» WHAT IS REQUIRED: Exactly the lines from the start of the data through the line containing "studio.tree.links.new(background.outputs[0], output.inputs[0])" should be output, with both ends kept and nothing added.
* Start PROVIDED DATA *
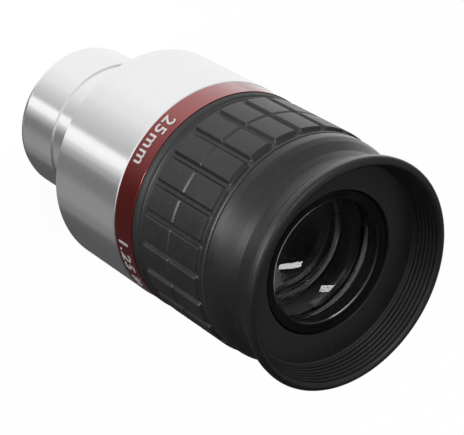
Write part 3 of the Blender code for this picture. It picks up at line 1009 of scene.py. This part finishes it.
# Brightness around the horizon, as (degrees from the front towards +X, brightness)
LOW_WALL = [
    (-180.0, 0.08),
    (-172.0, 1.10),
    (-164.0, 1.22),
    (-50.0, 1.22),
    (-24.0, 1.10),
    (-12.0, 0.92),
    (0.0, 0.76),
    (10.0, 0.62),
    (20.0, 0.38),
    (30.0, 0.20),
    (40.0, 0.13),
    (50.0, 0.10),
    (94.0, 0.08),
    (132.0, 0.06),
    (170.0, 0.06),
    (180.0, 0.08),
]
HIGH_WALL = [
    (-180.0, 0.02),
    (-150.0, 0.05),
    (-120.0, 0.60),
    (-80.0, 0.90),
    (-20.0, 1.15),
    (32.0, 1.20),
    (52.0, 0.50),
    (68.0, 0.18),
    (110.0, 0.07),
    (150.0, 0.04),
    (180.0, 0.02),
]
WALL_PEAK = 1.25


def azimuth_ramp(studio, azimuth, stops):
    """Brightness around the horizon, through the given stops."""
    place = studio.span(azimuth, 0.0, 1.0, (-math.pi, math.pi))
    node = studio.node("ShaderNodeValToRGB", {0: place})
    ramp = node.color_ramp
    ramp.interpolation = "EASE"
    for angle, brightness in stops[1:-1]:
        ramp.elements.new((angle + 180.0) / 360.0)
    for element, (angle, brightness) in zip(ramp.elements, stops):
        element.position = (angle + 180.0) / 360.0
        share = brightness / WALL_PEAK
        element.color = (share, share, share, 1.0)
    return studio.math("MULTIPLY", node.outputs[0], WALL_PEAK)


def make_world():
    studio = Studio()
    direction = studio.node("ShaderNodeTexCoord").outputs["Generated"]
    axes = studio.node("ShaderNodeSeparateXYZ", {0: direction}).outputs
    azimuth = studio.math("ARCTAN2", axes[0], studio.math("MULTIPLY", axes[1], -1.0))
    low = azimuth_ramp(studio, azimuth, LOW_WALL)
    high = azimuth_ramp(studio, azimuth, HIGH_WALL)
    share = studio.span(axes[2], 0.0, 1.0, (-0.35, 0.05), True)
    level = studio.node("ShaderNodeMix", {0: share, 2: low, 3: high}, data_type="FLOAT")
    ray = studio.node("ShaderNodeLightPath").outputs["Is Camera Ray"]
    seen = studio.node("ShaderNodeMix", {0: ray, 2: level.outputs[0], 3: 1.0}, data_type="FLOAT")
    background = studio.node("ShaderNodeBackground", {"Strength": seen.outputs[0]})
    output = studio.node("ShaderNodeOutputWorld")
    studio.tree.links.new(background.outputs[0], output.inputs[0])


def make_lamp(name, azimuth, elevation, width, height, brightness, lit, roll=0.0):
    """A soft box that faces the object and lights only the pieces in lit.

    Azimuth is from the front towards +X. Angles are in degrees, also the width and height
    that the lamp seems to have from the object. brightness is its radiance.
    """
    middle = (CAD_BOX[0] + CAD_BOX[1]) / 2
    a, e = math.radians(azimuth), math.radians(elevation)
    away = Vector((math.sin(a) * math.cos(e), -math.cos(a) * math.cos(e), math.sin(e)))
    light = bpy.data.lights.new(name, "AREA")
    light.shape = "RECTANGLE"
    light.size = 2 * LAMP_DISTANCE * math.tan(math.radians(width) / 2)
    light.size_y = 2 * LAMP_DISTANCE * math.tan(math.radians(height) / 2)
    light.energy = brightness * math.pi * light.size * light.size_y
    obj = bpy.data.objects.new(name, light)
    turn = Matrix.Rotation(math.radians(roll), 4, "Z")
    aim = (-away).to_track_quat("-Z", "Y").to_matrix().to_4x4()
    obj.matrix_world = Matrix.Translation(middle + away * LAMP_DISTANCE) @ aim @ turn
    bpy.context.scene.collection.objects.link(obj)
    obj.visible_camera = False
    receivers = bpy.data.collections.new(name + "_lights")
    for piece in lit:
        receivers.objects.link(piece)
    obj.light_linking.receiver_collection = receivers
    return obj


# Tall strips that only the bright metal shows, as (azimuth, width in azimuth, brightness)
STRIP_ELEVATION = -45.0
STRIP_HEIGHT = 60.0
STRIP_SQUEEZE = 0.7  # a stretch of azimuth looks this much narrower at the strips' elevation
METAL_STRIPS = [
    (21.0, 13.0, 0.80),
    (31.0, 6.0, 0.52),
    (38.0, 6.0, 0.22),
    (70.0, 60.0, 0.11),
    (76.0, 24.0, 0.10),
    (76.0, 8.0, 0.42),
    (122.0, 64.0, 0.05),
    (167.5, 7.0, 0.60),
    (177.0, 10.0, 1.10),
]


def make_lamps(metal, band, tube, grip, cup, ring, glass, inside):
    for number, (azimuth, width, brightness) in enumerate(METAL_STRIPS, start=1):
        name = f"metal_strip_{number}"
        width *= STRIP_SQUEEZE
        make_lamp(name, azimuth, STRIP_ELEVATION, width, STRIP_HEIGHT, brightness, metal)
    # The colour band: a broad box for its dull side and a small bright one for its top edge
    make_lamp("band_box", -84.0, -42.0, 56.0, 60.0, 0.4, [band])
    make_lamp("band_glint", 20.0, 41.0, 7.0, 12.0, 60.0, [band])
    # Broad soft boxes that the rubber shows as wide dull patches
    make_lamp("front_box", 17.0, -20.0, 23.0, 70.0, 5.4, [cup])
    make_lamp("side_box", -122.0, -55.0, 55.0, 66.0, 0.8, [cup])
    make_lamp("pad_box", -122.0, -55.0, 55.0, 66.0, 0.3, [grip])
    make_lamp("rim_box", 13.0, 2.0, 24.0, 28.0, 15.0, [grip])
    make_lamp("flange_box", 14.0, 8.0, 26.0, 16.0, 9.0, [tube])
    make_lamp("sky_box", -168.0, 46.0, 60.0, 50.0, 0.30, [cup])
    make_lamp("bowl_box", -40.0, 38.0, 30.0, 24.0, 3.0, [cup])
    # Lamps that put thin lines on the retaining ring and bars on the eye lens
    make_lamp("ring_box", -38.0, 42.0, 70.0, 20.0, 13.0, [ring])
    make_lamp("ring_glint", -178.0, 22.0, 15.0, 9.0, 8.0, [ring])
    make_lamp("low_bar", -129.5, 74.0, 14.0, 4.5, 13.0, [glass], roll=60.0)
    high_bar = make_lamp("high_bar", 170.2, 52.9, 8.6, 1.7, 10.5, [glass], roll=-54.0)
    # Only the front surface of the lens shows the high bar
    high_bar.visible_transmission = False
    # The bores behind the lenses get their light through the glass, past everything but the nosepiece
    bore_box = make_lamp("bore_box", -10.0, 62.0, 24.0, 24.0, 1.5, inside)
    behind = bpy.data.collections.new("behind_the_lens")
    behind.objects.link(metal[0])
    bore_box.light_linking.blocker_collection = behind


def make_painted_shade_disc():
    """A black disc that paints the shaded floor under the nosepiece, which also keeps light from
    coming up through the lenses.
    """
    bm = bmesh.new()
    bmesh.ops.create_circle(bm, cap_ends=True, segments=64, radius=15.0 * MM)
    mesh = bpy.data.meshes.new("painted_shade_disc")
    bm.to_mesh(mesh)
    bm.free()
    painted_shade_sheet = bpy.data.objects.new("painted_shade_disc", mesh)
    painted_shade_sheet.location.z = -0.3 * MM
    bpy.context.scene.collection.objects.link(painted_shade_sheet)
    # Painted shade: the black stands for the unlit floor that the lenses look down on.
    mesh.materials.append(FLAT_BLACK)
    painted_shade_sheet.visible_camera = False


def make_floor():
    """A wide pale sheet under the object, with only a trace of shadow."""
    mesh = bpy.data.meshes.new("floor")
    bm = bmesh.new()
    bmesh.ops.create_grid(bm, x_segments=24, y_segments=24, size=6.0)
    bm.to_mesh(mesh)
    bm.free()
    floor = bpy.data.objects.new("floor", mesh)
    bpy.context.scene.collection.objects.link(floor)
    look = Look("floor_paper", Roughness=0.9, Specular_IOR_Level=0.0)
    cloud = look.noise(look.place(), scale=3.0, detail=2.0)
    look.feed("Base Color", look.colours(cloud, (0.10, 0.10, 0.10), (0.12, 0.12, 0.12)))
    look.shader.inputs["Emission Color"].default_value = (1.0, 1.0, 1.0, 1.0)
    look.shader.inputs["Emission Strength"].default_value = 0.95
    mesh.materials.append(look.material)
    floor.visible_glossy = False
    floor.visible_diffuse = False
    floor.visible_shadow = False
    floor.visible_transmission = False


def make_camera():
    data = bpy.data.cameras.new("camera")
    data.lens = CAMERA_LENS
    data.sensor_width = CAMERA_SENSOR
    data.sensor_fit = "HORIZONTAL"
    data.clip_start = 0.01
    data.clip_end = 50.0
    camera = bpy.data.objects.new("camera", data)
    bpy.context.scene.collection.objects.link(camera)
    yaw = Matrix.Rotation(math.radians(CAMERA_YAW), 4, "Z")
    pitch = Matrix.Rotation(math.radians(90.0 - CAMERA_BELOW_HORIZON), 4, "X")
    roll = Matrix.Rotation(math.radians(CAMERA_ROLL), 4, "Z")
    camera.matrix_world = Matrix.Translation(CAMERA_PLACE) @ yaw @ pitch @ roll
    bpy.context.scene.camera = camera


nosepiece = make_nosepiece()
body = make_body()
band = make_band()
tube = make_upper_housing()
grip = make_grip()
make_sleeve()
cup = make_eyecup()
make_marking("marking_focal_length", "25mm", -7.6)
make_marking("marking_barrel_size", "1.25 in", 60.0)
eye_ring, eye_element, inside = make_inside()
paint_cad_nodes()
make_world()
make_lamps([nosepiece, body], band, tube, grip, cup, eye_ring, eye_element, inside)
make_floor()
make_painted_shade_disc()
make_camera()
bpy.context.scene.view_settings.view_transform = "Standard"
* End PROVIDED DATA *
» ANSWER TO THE PROBLEM:
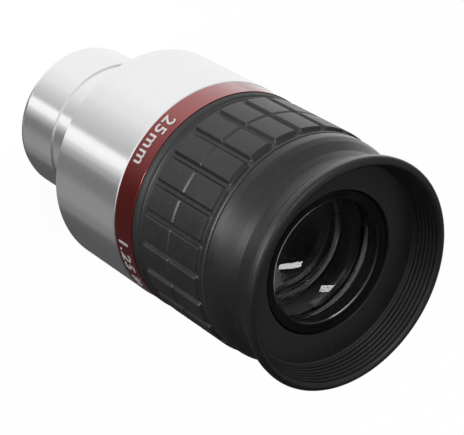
Write part 3 of the Blender code for this picture. It picks up at line 1009 of scene.py. This part finishes it.
# Brightness around the horizon, as (degrees from the front towards +X, brightness)
LOW_WALL = [
    (-180.0, 0.08),
    (-172.0, 1.10),
    (-164.0, 1.22),
    (-50.0, 1.22),
    (-24.0, 1.10),
    (-12.0, 0.92),
    (0.0, 0.76),
    (10.0, 0.62),
    (20.0, 0.38),
    (30.0, 0.20),
    (40.0, 0.13),
    (50.0, 0.10),
    (94.0, 0.08),
    (132.0, 0.06),
    (170.0, 0.06),
    (180.0, 0.08),
]
HIGH_WALL = [
    (-180.0, 0.02),
    (-150.0, 0.05),
    (-120.0, 0.60),
    (-80.0, 0.90),
    (-20.0, 1.15),
    (32.0, 1.20),
    (52.0, 0.50),
    (68.0, 0.18),
    (110.0, 0.07),
    (150.0, 0.04),
    (180.0, 0.02),
]
WALL_PEAK = 1.25


def azimuth_ramp(studio, azimuth, stops):
    """Brightness around the horizon, through the given stops."""
    place = studio.span(azimuth, 0.0, 1.0, (-math.pi, math.pi))
    node = studio.node("ShaderNodeValToRGB", {0: place})
    ramp = node.color_ramp
    ramp.interpolation = "EASE"
    for angle, brightness in stops[1:-1]:
        ramp.elements.new((angle + 180.0) / 360.0)
    for element, (angle, brightness) in zip(ramp.elements, stops):
        element.position = (angle + 180.0) / 360.0
        share = brightness / WALL_PEAK
        element.color = (share, share, share, 1.0)
    return studio.math("MULTIPLY", node.outputs[0], WALL_PEAK)


def make_world():
    studio = Studio()
    direction = studio.node("ShaderNodeTexCoord").outputs["Generated"]
    axes = studio.node("ShaderNodeSeparateXYZ", {0: direction}).outputs
    azimuth = studio.math("ARCTAN2", axes[0], studio.math("MULTIPLY", axes[1], -1.0))
    low = azimuth_ramp(studio, azimuth, LOW_WALL)
    high = azimuth_ramp(studio, azimuth, HIGH_WALL)
    share = studio.span(axes[2], 0.0, 1.0, (-0.35, 0.05), True)
    level = studio.node("ShaderNodeMix", {0: share, 2: low, 3: high}, data_type="FLOAT")
    ray = studio.node("ShaderNodeLightPath").outputs["Is Camera Ray"]
    seen = studio.node("ShaderNodeMix", {0: ray, 2: level.outputs[0], 3: 1.0}, data_type="FLOAT")
    background = studio.node("ShaderNodeBackground", {"Strength": seen.outputs[0]})
    output = studio.node("ShaderNodeOutputWorld")
    studio.tree.links.new(background.outputs[0], output.inputs[0])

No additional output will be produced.